TRUE STORY:
(You can probably relate if you’re a passionate entrepreneur)
I was in the 7th grade when I first discovered my entrepreneurial spark.
I flipped Warheads in the schoolyard — buying them for a dime and selling them for a quarter.
My motto? “Buy by the pound, sell by the ounce.”
By 8th grade, I leveled up to selling firecrackers. I’d head to Chinatown, stock up, and bring them back to school. Then Giuliani stepped in, so that fizzled out.
But the entrepreneurial spark continued to blaze…
Next, I took on video games. Rented them from Blockbuster, and sold them at school.

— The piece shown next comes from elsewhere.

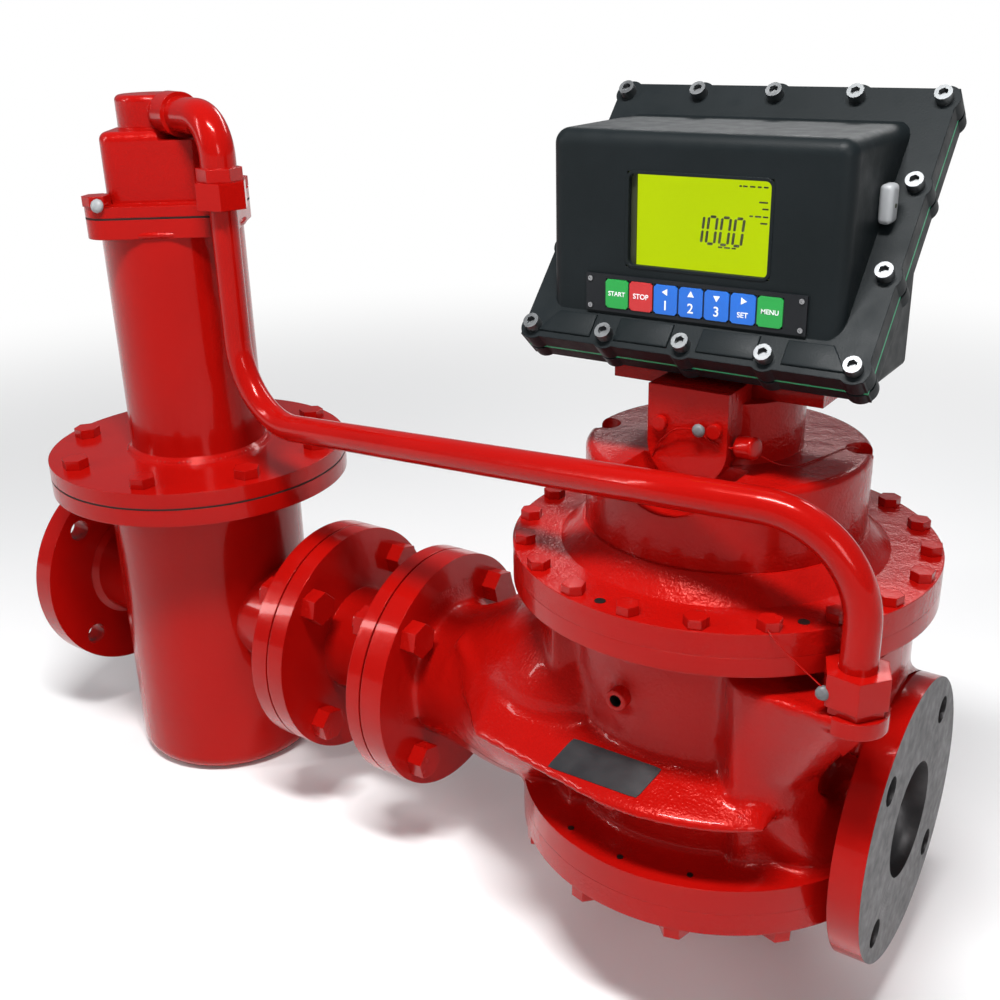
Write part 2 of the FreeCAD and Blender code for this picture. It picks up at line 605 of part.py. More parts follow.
def strainer_vessel():
    piece = new_body("strainer_vessel", x="strainer_axis")
    shell_r = "vessel_dia / 2"
    shell = turned(piece, "vessel_form", [
        ("0", "-vessel_depth"), (shell_r, "-vessel_depth"), (shell_r, "ring_low"),
        ("cover_dia / 2", "ring_low"), ("cover_dia / 2", RING_TOP), ("0", RING_TOP)])
    floor_edge = (value(shell_r), -value("vessel_depth"))
    rounded(piece, "vessel_bottom_edge", shell, "vessel_edge", lambda e: is_circle(e, *floor_edge))
    inlet_back = "(inlet_flange_thick - strainer_axis)"
    outlet_back = "(strainer_length - strainer_flange_thick - strainer_axis)"
    outlet_face = "(strainer_length - strainer_axis)"
    stub = sketch(piece, "inlet_stub_face", "YZ_Plane", inlet_back)
    circle(stub, "0", "0", "pipe_dia / 2")
    pad(piece, "inlet_stub", stub, "strainer_axis - inlet_flange_thick")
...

For a while, I was making more cash than any 13-year-old in ‘96 could dream of. Then Nintendo 64 took over. Game over.
Back to square one.
That’s when as a kid I ended up working at my parents’ vacuum store. It could’ve felt like a dead end, but instead, I saw opportunity.

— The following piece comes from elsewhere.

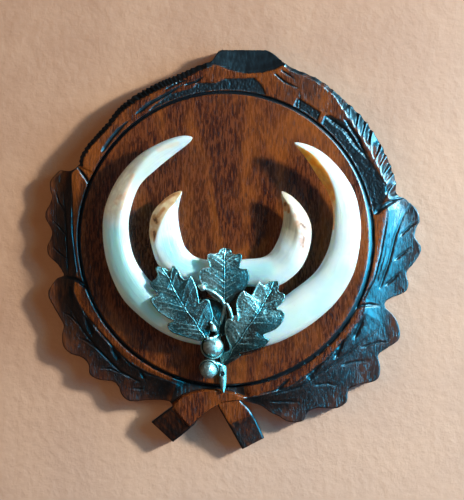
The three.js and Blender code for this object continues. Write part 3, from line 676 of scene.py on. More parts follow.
def dark_steel():
    """Dull dark steel with rusty spots, for the nail."""
    m = Nodes("dark_steel")
    spots = m.noise(1200)
    colour = m.mix(spots, STEEL_DARK, STEEL_RUST)
    gloss = m.ramp(spots, 0.3, 0.7, 0.45, 0.7)
    return m.finish(Base_Color=colour, Metallic=0.8, Roughness=gloss, Normal=m.bump(spots, 0.4, STEEL_BUMP))


# ---------------------------------------------------------------- plaque
SPOKES = 1440
DISC_RINGS = (25, 50, 68, 78, 84, 85.6)
CARVED_RINGS = 50
OUTLINE_STEPS = 12
CAP_TOP = 113.9
# Degrees to each side over which the lobes are evened out, to find how far a leaf slopes down
LEVELLED = 9
# Carved leaves: power of their fall, least width that they fall over, and dip of the crescent at their foot
LEAF_FALL = 1.9
LEAST_LEAF = 6
CRESCENT_DIP = 0.5
# Gouges along the rim: pitch in degrees on the right and on the left, depth on the bevel, bite at the edge
NOTCH_PITCH = 3.5
FINE_NOTCH_PITCH = 1.6
NOTCH_DEPTH = 2.0
NOTCH_BITE = 0.7
# Bevel: power of its fall, and the width from which it falls to its full depth
BEVEL_FALL = 1.4
FULL_BEVEL = 5
# Cap: how far its slope reaches, and the depth and width of its scoop
SCOOP_REACH = 12
SCOOP_DEPTH = 0.9
SCOOP_WIDTH = 9
# Punched ground: how far it is beaten down, and the depth of its dents
PUNCH_DEPTH = 0.5
DENT_DEPTH = 0.35
# V-groove: width inside its bottom line, what is added to it low on the right, and width outside the line
GROOVE_INNER = 1.8
GROOVE_WIDENED = 1.0
GROOVE_OUTER = 1.0
# Rings down the plaque's side, as (inset, share of the edge's height, height added)
SIDE_RINGS = [(0.2, 1, -0.2), (0, 1, -0.8), (0.15, 0.62, 0), (0.2, 0.3, 0), (0, 0, 1.0), (0.8, 0, 0)]
SIDE_WEAR = 0.12
BACK_RINGS = (0.9, 0.45)
# Sawn branch ends: points to a stretch, height where level, width, rounding of the edges, lift off the back
STUB_STEPS = 20
STUB_HEIGHT = 15.6
STUB_WIDTH = 14
STUB_ROUNDING = 0.8
STUB_LIFT = 0.05
# How dark the stain is, from 0 to 1
LEAF_STAIN = 0.86
CRESCENT_CLEAR = 0.68
BEVEL_STAIN = 0.95
RIM_STAIN = 0.42
ARCH_STAIN = 0.92
PUNCHED_STAIN = 0.97
SIDE_STAIN = 0.72
BACK_STAIN = 0.35


def plaque_reach(degrees):
    """Distance from the disc's middle to the outline in each direction."""
    outline = curve(OUTLINE, OUTLINE_STEPS, closed=True)
    outline[:, 0] = np.clip(outline[:, 0], cad_low.x / MM, cad_high.x / MM)
    outline[:, 1] = np.minimum(outline[:, 1], CAP_TOP)
    angle = np.degrees(np.unwrap(np.arctan2(outline[:, 1], outline[:, 0])))
    angle = np.maximum.accumulate(angle)
    radius = np.hypot(outline[:, 0], outline[:, 1])
    turned = np.where(degrees < angle[0], degrees + 360, degrees)
    return np.interp(turned, np.append(angle, angle[0] + 360), np.append(radius, radius[0]))


def between(degrees, start, end, soft=0.5):
    """1 from start to end, 0 elsewhere, with a soft change at both."""
    return smooth(degrees, start - soft, start + soft) * (1 - smooth(degrees, end - soft, end + soft))


def rim_heights(x, z, degrees, inward, bevel):
    """Height of the gouged rim, and the place on its bevel, from 0 at its top to 1 at the edge."""
    slope = np.clip((bevel - inward) / bevel, 0, 1)
    fall = (RIM_HEIGHT - RIM_EDGE) * slope**BEVEL_FALL * np.minimum(1, bevel / FULL_BEVEL)
    uneven = 0.85 + 0.8 * noise(x, 0, z, 5, seed=3)
    gouge = NOTCH_DEPTH * listed(GOUGED, degrees) * notches(degrees, inward) * uneven
    return RIM_HEIGHT - fall - gouge * smooth(slope, 0.05, 0.35), slope


def cap_heights(x, z):
    """Height of the scooped cap, and the distance into it from its lower border."""
    depth = inside(x, z, CAP_ARC + CAP_BEYOND)
    fall = (CAP_FOOT - CAP_EDGE) * smooth(depth, 0, SCOOP_REACH)
    scooped = CAP_FOOT - fall - SCOOP_DEPTH * np.sin(np.pi * smooth(depth, 0, SCOOP_WIDTH))
    border = RIM_HEIGHT - (RIM_HEIGHT - CAP_FOOT) * smooth(depth, -0.5, 0.3)
    return np.where(depth > 0, scooped, border), depth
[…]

As I graduated, Amazon had just opened up its marketplace to third-party sellers. I took our vacuum inventory and listed it online. No fancy website. No marketing team. Just me and a few products. Sales started rolling in… but I knew there was more potential.

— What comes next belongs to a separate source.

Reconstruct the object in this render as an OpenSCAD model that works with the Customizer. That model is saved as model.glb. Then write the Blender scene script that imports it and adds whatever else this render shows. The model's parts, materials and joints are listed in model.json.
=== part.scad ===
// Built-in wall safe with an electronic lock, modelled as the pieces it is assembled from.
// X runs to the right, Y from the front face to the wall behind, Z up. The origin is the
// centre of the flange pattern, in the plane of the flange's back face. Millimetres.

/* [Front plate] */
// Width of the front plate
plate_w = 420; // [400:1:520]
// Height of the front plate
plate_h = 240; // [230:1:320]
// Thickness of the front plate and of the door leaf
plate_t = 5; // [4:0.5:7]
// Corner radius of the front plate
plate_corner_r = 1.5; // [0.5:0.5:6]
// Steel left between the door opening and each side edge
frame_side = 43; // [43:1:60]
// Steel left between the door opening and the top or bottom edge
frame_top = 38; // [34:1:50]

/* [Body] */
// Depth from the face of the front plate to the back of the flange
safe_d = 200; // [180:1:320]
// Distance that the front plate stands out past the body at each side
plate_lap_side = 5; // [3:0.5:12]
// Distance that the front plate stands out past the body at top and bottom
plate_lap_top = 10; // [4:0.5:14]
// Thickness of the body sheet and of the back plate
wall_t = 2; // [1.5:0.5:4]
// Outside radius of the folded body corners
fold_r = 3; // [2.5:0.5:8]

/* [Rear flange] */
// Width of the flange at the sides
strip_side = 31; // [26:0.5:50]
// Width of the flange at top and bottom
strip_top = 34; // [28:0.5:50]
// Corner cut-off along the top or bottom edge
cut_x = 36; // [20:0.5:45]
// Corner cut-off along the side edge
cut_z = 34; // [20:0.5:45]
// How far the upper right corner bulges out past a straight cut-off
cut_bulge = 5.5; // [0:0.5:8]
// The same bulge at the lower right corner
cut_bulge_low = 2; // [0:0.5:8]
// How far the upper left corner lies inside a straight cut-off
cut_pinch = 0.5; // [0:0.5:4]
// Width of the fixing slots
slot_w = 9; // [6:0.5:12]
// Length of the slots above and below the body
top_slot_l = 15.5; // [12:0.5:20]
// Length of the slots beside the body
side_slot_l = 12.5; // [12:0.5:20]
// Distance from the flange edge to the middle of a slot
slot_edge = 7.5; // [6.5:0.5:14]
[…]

I shifted gears and created Crucial Vacuum—our own private label brand—cutting out the middleman. That was the real turning point.
I scaled the business, opened my own warehouse, and kept pushing the limits. That’s when I co-founded Prosper Show—which became the largest Amazon seller conference in the country. After that, I built Skubana, a SaaS platform to manage e-commerce operations, and scaled it up fast.
Both were acquired.
And now? I’m building Profasee—an AI-powered repricer helping Amazon brands unlock more profit through dynamic pricing.
The entrepreneurial spark that started with Warheads, firecrackers, and bootleg video games is still burning strong.
And man… I wouldn’t have it any other way.
So tell me… when did you discover your spark?
What’s your story? Let’s hear it! 🔥
PS: The photo is from the days when I ran my own warehouse, managing the entire e-commerce operation in-house. Closed it down and moved to a 3PL early on. One of the best decisions I ever made.